Rows from a 3D modeling dataset
——————————
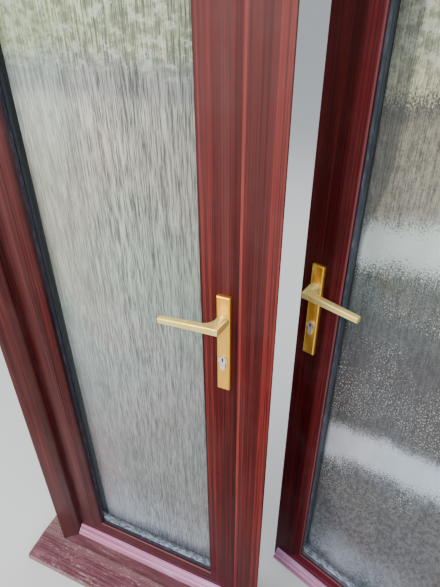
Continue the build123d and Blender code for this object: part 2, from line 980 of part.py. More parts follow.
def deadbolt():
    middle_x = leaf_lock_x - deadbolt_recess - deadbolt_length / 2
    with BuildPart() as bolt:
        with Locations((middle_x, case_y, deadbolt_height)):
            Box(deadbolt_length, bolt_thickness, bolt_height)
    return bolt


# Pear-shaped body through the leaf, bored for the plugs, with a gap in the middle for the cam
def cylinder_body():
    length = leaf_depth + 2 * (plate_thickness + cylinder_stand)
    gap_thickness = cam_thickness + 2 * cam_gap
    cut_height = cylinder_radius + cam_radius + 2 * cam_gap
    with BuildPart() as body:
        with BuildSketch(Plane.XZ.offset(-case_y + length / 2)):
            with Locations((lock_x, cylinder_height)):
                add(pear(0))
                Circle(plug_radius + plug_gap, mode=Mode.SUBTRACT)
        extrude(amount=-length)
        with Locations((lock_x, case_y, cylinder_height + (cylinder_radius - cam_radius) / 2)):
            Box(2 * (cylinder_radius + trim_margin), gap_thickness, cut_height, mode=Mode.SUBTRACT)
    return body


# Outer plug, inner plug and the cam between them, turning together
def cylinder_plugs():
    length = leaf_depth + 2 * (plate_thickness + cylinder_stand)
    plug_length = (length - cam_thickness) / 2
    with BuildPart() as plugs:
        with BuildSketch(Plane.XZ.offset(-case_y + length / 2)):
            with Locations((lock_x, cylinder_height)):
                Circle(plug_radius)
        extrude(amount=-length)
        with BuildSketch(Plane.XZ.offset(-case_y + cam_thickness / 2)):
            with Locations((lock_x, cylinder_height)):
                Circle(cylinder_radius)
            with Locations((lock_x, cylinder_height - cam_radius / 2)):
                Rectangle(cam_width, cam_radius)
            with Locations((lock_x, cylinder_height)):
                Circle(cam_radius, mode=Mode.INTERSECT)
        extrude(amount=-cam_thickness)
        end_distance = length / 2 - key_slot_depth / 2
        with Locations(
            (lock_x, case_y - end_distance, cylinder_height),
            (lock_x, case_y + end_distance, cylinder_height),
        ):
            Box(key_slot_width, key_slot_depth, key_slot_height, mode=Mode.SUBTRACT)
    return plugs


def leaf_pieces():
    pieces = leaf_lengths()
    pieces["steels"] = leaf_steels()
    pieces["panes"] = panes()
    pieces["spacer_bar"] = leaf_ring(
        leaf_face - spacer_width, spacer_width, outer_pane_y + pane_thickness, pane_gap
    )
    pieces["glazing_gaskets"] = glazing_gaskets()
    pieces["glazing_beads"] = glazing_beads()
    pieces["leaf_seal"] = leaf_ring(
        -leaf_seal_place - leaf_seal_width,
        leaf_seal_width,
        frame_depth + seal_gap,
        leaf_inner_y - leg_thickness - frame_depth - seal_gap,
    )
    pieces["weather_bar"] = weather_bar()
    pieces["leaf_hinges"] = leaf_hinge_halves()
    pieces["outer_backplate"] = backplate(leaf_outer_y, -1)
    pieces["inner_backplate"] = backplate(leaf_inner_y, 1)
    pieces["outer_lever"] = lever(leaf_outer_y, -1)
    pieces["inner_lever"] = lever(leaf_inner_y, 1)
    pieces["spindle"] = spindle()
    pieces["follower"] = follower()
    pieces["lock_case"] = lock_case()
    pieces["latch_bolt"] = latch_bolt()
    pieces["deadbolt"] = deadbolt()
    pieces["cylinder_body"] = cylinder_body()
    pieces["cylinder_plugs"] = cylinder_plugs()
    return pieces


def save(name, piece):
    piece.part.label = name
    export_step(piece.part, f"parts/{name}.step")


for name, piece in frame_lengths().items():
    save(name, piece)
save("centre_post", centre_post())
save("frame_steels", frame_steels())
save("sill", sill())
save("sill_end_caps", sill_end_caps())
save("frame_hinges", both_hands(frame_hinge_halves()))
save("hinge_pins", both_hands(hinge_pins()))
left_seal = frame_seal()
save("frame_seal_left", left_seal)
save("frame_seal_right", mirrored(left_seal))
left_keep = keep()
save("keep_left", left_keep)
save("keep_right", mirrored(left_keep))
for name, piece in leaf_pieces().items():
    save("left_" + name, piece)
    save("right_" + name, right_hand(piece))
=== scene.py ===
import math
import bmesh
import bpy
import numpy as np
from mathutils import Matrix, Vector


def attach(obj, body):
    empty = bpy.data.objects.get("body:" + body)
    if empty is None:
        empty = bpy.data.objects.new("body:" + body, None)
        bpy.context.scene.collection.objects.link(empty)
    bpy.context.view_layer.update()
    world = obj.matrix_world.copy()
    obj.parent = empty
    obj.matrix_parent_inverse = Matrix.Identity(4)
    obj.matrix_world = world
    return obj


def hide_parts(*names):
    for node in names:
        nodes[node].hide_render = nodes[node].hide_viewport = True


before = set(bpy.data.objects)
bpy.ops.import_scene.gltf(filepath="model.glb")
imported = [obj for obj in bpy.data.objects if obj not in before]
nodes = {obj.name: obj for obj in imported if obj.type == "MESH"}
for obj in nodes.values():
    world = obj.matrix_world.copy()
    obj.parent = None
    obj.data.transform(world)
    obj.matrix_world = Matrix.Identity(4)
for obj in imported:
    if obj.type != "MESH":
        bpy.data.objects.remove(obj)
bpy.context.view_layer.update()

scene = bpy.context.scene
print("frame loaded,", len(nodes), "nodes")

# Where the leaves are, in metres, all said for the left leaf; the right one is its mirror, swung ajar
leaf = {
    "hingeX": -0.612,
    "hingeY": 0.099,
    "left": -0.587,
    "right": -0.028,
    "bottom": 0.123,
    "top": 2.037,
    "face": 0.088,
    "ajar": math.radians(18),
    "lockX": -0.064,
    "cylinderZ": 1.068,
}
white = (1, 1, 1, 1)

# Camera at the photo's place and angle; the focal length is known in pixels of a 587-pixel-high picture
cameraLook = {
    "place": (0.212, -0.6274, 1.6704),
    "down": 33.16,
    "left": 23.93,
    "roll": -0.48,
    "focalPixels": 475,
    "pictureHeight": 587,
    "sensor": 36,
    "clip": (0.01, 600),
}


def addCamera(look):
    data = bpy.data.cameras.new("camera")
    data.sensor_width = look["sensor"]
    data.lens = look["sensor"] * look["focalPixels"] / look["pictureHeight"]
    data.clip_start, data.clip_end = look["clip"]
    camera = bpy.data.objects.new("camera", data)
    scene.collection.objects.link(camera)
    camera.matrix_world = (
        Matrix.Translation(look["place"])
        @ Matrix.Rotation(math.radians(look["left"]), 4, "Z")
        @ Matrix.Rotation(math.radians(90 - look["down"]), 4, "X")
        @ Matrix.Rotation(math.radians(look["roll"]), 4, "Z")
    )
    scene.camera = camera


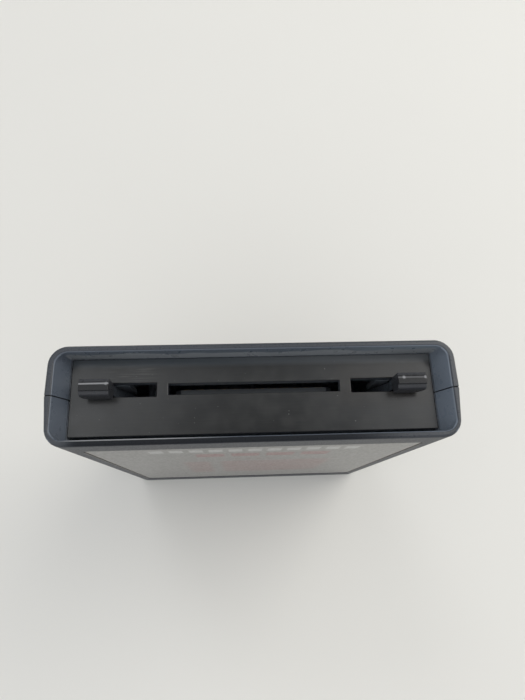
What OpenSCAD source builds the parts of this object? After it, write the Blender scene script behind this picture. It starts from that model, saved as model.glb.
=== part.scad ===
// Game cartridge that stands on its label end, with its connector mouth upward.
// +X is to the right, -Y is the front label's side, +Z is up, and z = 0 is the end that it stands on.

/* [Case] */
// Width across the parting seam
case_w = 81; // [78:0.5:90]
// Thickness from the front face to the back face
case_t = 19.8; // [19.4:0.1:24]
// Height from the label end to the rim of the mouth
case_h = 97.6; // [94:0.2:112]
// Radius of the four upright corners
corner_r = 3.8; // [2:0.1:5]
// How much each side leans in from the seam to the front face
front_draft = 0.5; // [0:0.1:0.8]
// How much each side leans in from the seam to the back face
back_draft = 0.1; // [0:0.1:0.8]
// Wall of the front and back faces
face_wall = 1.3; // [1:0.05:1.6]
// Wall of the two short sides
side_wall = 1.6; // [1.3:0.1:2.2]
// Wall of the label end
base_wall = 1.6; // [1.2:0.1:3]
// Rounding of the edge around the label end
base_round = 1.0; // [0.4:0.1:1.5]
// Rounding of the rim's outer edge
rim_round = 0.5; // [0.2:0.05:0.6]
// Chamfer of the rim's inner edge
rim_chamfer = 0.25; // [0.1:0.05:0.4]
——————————
Task to complete:
In the listing above, find the line with "left_keep = keep()" and the line with "white = (1, 1, 1, 1)", then print exactly those lines and every line between them.

Result for this exercise:
left_keep = keep()
save("keep_left", left_keep)
save("keep_right", mirrored(left_keep))
for name, piece in leaf_pieces().items():
    save("left_" + name, piece)
    save("right_" + name, right_hand(piece))
=== scene.py ===
import math
import bmesh
import bpy
import numpy as np
from mathutils import Matrix, Vector


def attach(obj, body):
    empty = bpy.data.objects.get("body:" + body)
    if empty is None:
        empty = bpy.data.objects.new("body:" + body, None)
        bpy.context.scene.collection.objects.link(empty)
    bpy.context.view_layer.update()
    world = obj.matrix_world.copy()
    obj.parent = empty
    obj.matrix_parent_inverse = Matrix.Identity(4)
    obj.matrix_world = world
    return obj


def hide_parts(*names):
    for node in names:
        nodes[node].hide_render = nodes[node].hide_viewport = True


before = set(bpy.data.objects)
bpy.ops.import_scene.gltf(filepath="model.glb")
imported = [obj for obj in bpy.data.objects if obj not in before]
nodes = {obj.name: obj for obj in imported if obj.type == "MESH"}
for obj in nodes.values():
    world = obj.matrix_world.copy()
    obj.parent = None
    obj.data.transform(world)
    obj.matrix_world = Matrix.Identity(4)
for obj in imported:
    if obj.type != "MESH":
        bpy.data.objects.remove(obj)
bpy.context.view_layer.update()

scene = bpy.context.scene
print("frame loaded,", len(nodes), "nodes")

# Where the leaves are, in metres, all said for the left leaf; the right one is its mirror, swung ajar
leaf = {
    "hingeX": -0.612,
    "hingeY": 0.099,
    "left": -0.587,
    "right": -0.028,
    "bottom": 0.123,
    "top": 2.037,
    "face": 0.088,
    "ajar": math.radians(18),
    "lockX": -0.064,
    "cylinderZ": 1.068,
}
white = (1, 1, 1, 1)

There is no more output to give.